Co-founder and Chairman of the Board of Tenable Network Security, Ron Gula helped open the Australian Information Security Association National (AISA) Conference in Sydney this morning with a keynote presentation, ‘Cyber Security – do we have it right?’ The answer is a resounding, ‘not yet!’
One of the questions is why doesn’t Australia have Mandatory Reporting in place and why have threat reports, such as the ACSC Threat Report 2016 excluded discussion around how the introduction of mandatory reporting would benefit and look like once in operation in Australia. There has been years of discussion around this. Indeed the Australian Cyber Security Centre Threat Report 2016 admits they don’t know the full extent of the cyber threat or the cyber breach footprint because companies and enterprises are reluctant to disclose cyber security incidents, stating “the ACSC’s visibility of cyber security incidents affecting industry and critical infrastructure networks is heavily reliant on voluntary self reporting. Some companies may be hesitant to report incidents to the government due to concerns the disclosure may adversely affect their reputation or create legal or commercial liabilities. For example, in some cases victim organisations have sought legal advice before reporting an incident. Many cyber security incidents across the private sector are undetected or unreported.”
According to Ron Gula, breach disclosure is important and helps raise the awareness of the extent of the threat. “There are two things that have happened in the US. Each State had different laws so there were different periods for disclose. President Obama introduced legislation that unified this timeframe and made it 30 days for all. It doesn’t remove the need for disclosure but it makes, during a very difficult time, a simple decision. I think breach disclosure is important, because if we didn’t have it no one would do it and volunteer. Whenever you discover a breach you also discover how they got in and what was needed to fix it. Anything that raises the awareness that breaches have happened is one of the reasons why the US is a bit more mature in how to measure intrusions.”
In response to the Federal Parliament’s Joint Committee on Intelligence and Security’s inquiry into the Telecommunications (Interception and Access) Amendment (Data Retention) Bill 2014, a mandatory data breach notification scheme was proposed in March 2015 for implementation by the end of 2015. Despite this timeframe, we’re still waiting.

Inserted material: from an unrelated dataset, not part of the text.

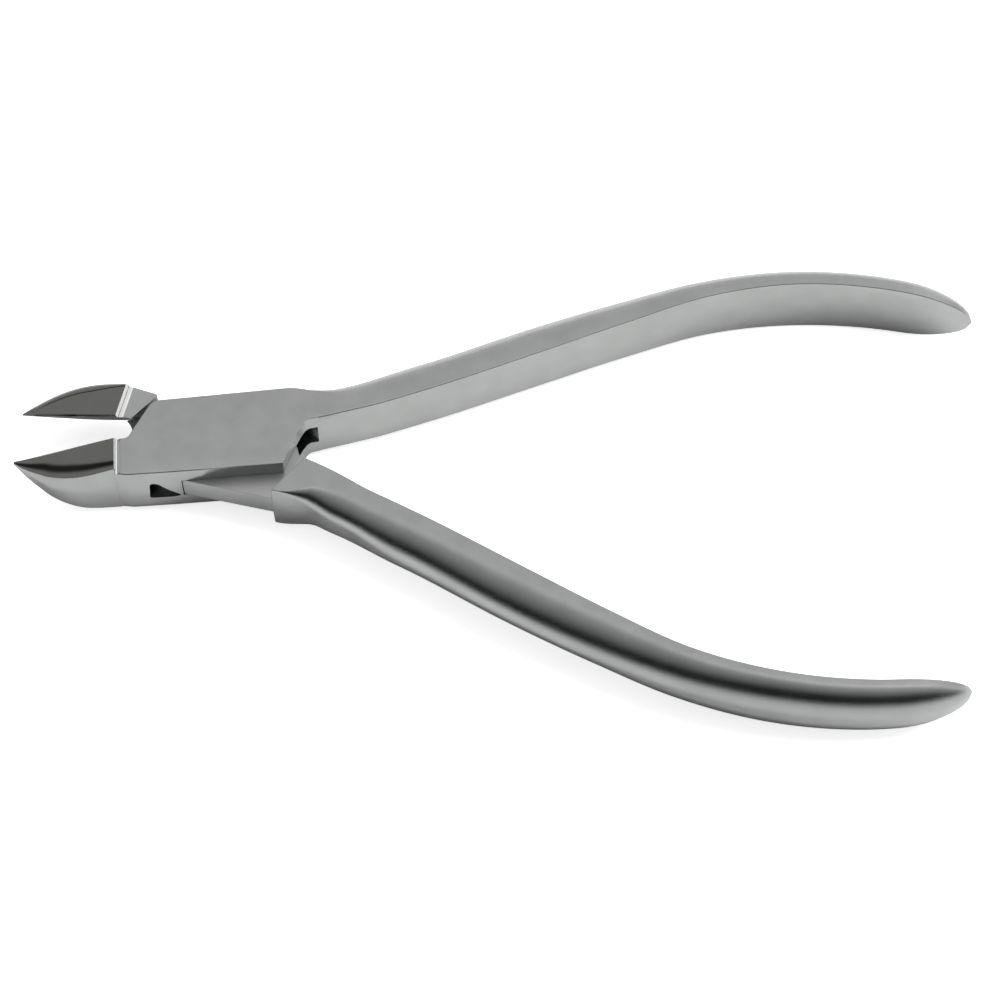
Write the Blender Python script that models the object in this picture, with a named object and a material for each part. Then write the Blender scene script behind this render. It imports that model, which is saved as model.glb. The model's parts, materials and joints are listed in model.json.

The Australian Government invited public comment on a draft serious data breach notification bill before the introduction of legislation in Parliament in early 2016. The Department of Prime Minister and Cabinet has proposed introducing and passing the Privacy Amendment (Notifiable Data Breaches) Bill (“Data Breaches Bill”) in the Spring 2016 parliamentary session which runs until December 1, 2016, so the Government is aiming to have the Data Breaches Bill passed by the end of the year. Although this deadline may still seem optimistic, both the Labor Party and the Greens have supported a previous mandatory data breach notification scheme.
As part of the AISA preparations for a response to the Government’s Cyber White Paper discussion paper in 2011, AISA conducted a number of surveys with members and submitted that data breach notification regulations should be introduced incorporating the lessons learned from the USA and EU experiences, any data breach notification scheme should be part of a broader and “more responsive” regulatory approach supporting information and over 81% of members supported the introduction of a legal requirement for data breach notification. In the view of AISA members supporting the legislation, the main reason for introducing a data breach notification law is to act an as incentive for the organisations covered by the Privacy Act to improve data security practices.
And so despite the Cyber Security Strategy and another ACSC Threat Report giving case study after case study of serious breaches, the talk and waiting continues. Let’s hope the 43rd Parliament and Turnbull Government can achieve passing this legislation before 2017.
Update from this morning is that the legislation was introduced to the House of Representatives, and has been read a first time and second reading was also moved, 19 October 2016.